▶ **What you should do**: Print out every line, exactly as written.

▶ **Data block**:
════════════════════
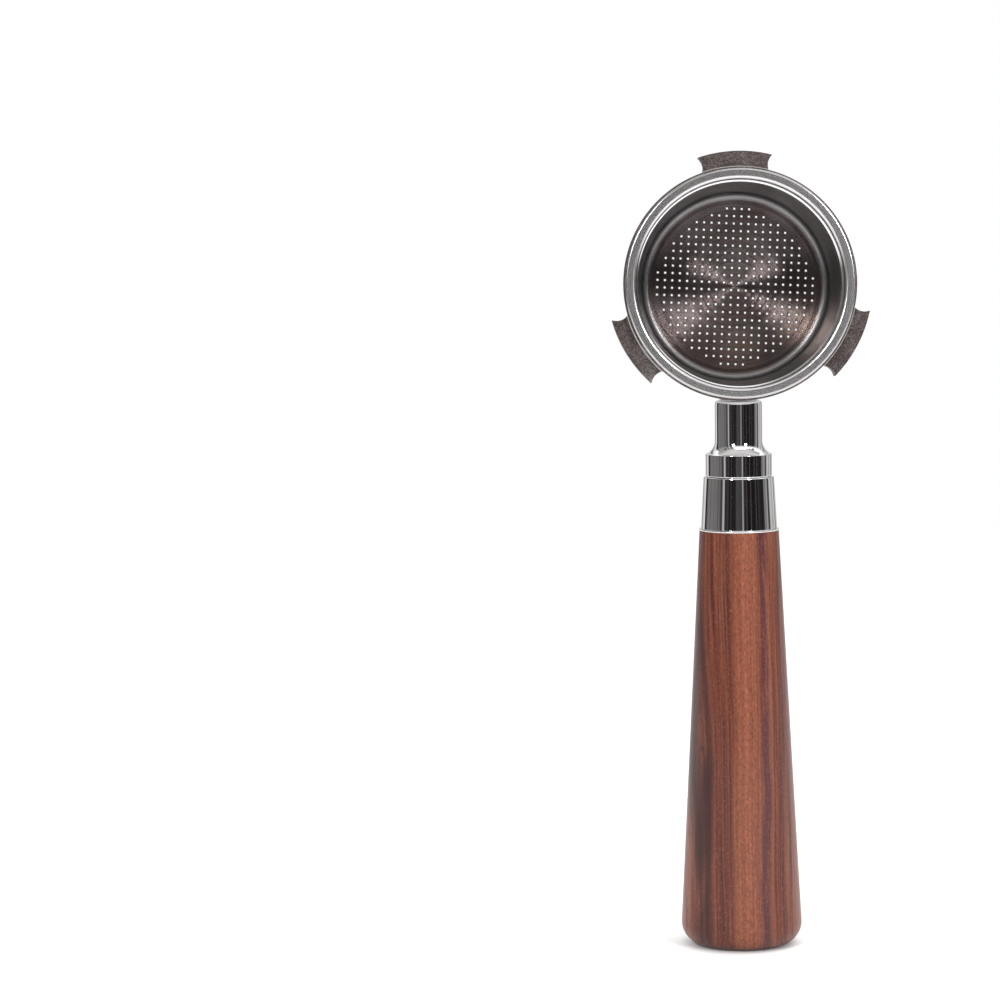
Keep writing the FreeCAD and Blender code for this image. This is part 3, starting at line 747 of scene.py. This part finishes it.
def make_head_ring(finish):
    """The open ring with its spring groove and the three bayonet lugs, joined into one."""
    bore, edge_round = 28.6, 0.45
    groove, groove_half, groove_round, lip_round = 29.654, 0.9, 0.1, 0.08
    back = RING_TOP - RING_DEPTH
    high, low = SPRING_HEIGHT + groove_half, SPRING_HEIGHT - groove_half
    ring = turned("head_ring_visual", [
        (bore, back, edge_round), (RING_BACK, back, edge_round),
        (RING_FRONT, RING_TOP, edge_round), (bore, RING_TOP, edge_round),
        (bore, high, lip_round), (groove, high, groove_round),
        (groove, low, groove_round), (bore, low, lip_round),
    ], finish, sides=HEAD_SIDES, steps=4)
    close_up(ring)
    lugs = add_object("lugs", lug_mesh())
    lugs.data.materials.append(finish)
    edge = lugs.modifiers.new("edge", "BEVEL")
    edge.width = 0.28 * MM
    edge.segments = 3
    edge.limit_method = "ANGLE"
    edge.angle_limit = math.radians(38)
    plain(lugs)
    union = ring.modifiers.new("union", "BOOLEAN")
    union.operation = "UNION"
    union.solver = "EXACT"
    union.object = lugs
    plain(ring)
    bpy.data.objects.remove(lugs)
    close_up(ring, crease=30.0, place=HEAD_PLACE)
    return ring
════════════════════
▶ **Response**:
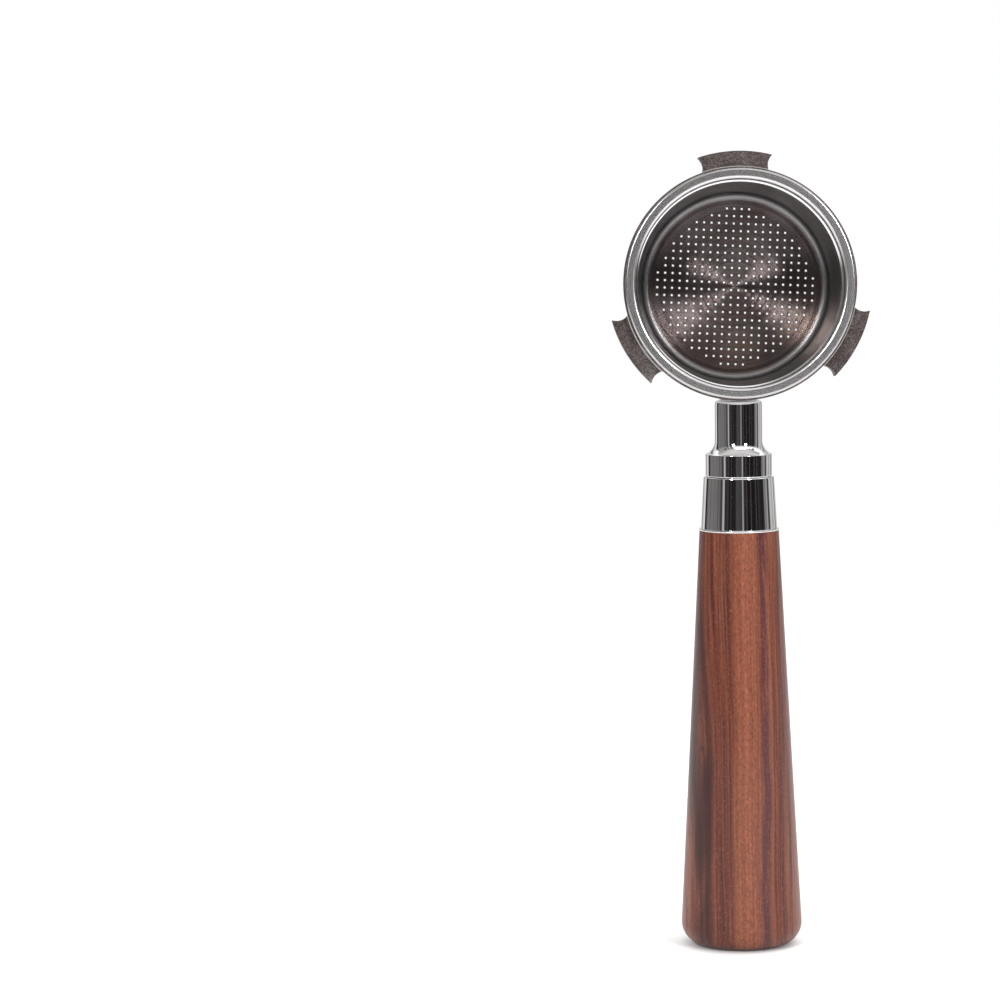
Keep writing the FreeCAD and Blender code for this image. This is part 3, starting at line 747 of scene.py. This part finishes it.
def make_head_ring(finish):
    """The open ring with its spring groove and the three bayonet lugs, joined into one."""
    bore, edge_round = 28.6, 0.45
    groove, groove_half, groove_round, lip_round = 29.654, 0.9, 0.1, 0.08
    back = RING_TOP - RING_DEPTH
    high, low = SPRING_HEIGHT + groove_half, SPRING_HEIGHT - groove_half
    ring = turned("head_ring_visual", [
        (bore, back, edge_round), (RING_BACK, back, edge_round),
        (RING_FRONT, RING_TOP, edge_round), (bore, RING_TOP, edge_round),
        (bore, high, lip_round), (groove, high, groove_round),
        (groove, low, groove_round), (bore, low, lip_round),
    ], finish, sides=HEAD_SIDES, steps=4)
    close_up(ring)
    lugs = add_object("lugs", lug_mesh())
    lugs.data.materials.append(finish)
    edge = lugs.modifiers.new("edge", "BEVEL")
    edge.width = 0.28 * MM
    edge.segments = 3
    edge.limit_method = "ANGLE"
    edge.angle_limit = math.radians(38)
    plain(lugs)
    union = ring.modifiers.new("union", "BOOLEAN")
    union.operation = "UNION"
    union.solver = "EXACT"
    union.object = lugs
    plain(ring)
    bpy.data.objects.remove(lugs)
    close_up(ring, crease=30.0, place=HEAD_PLACE)
    return ring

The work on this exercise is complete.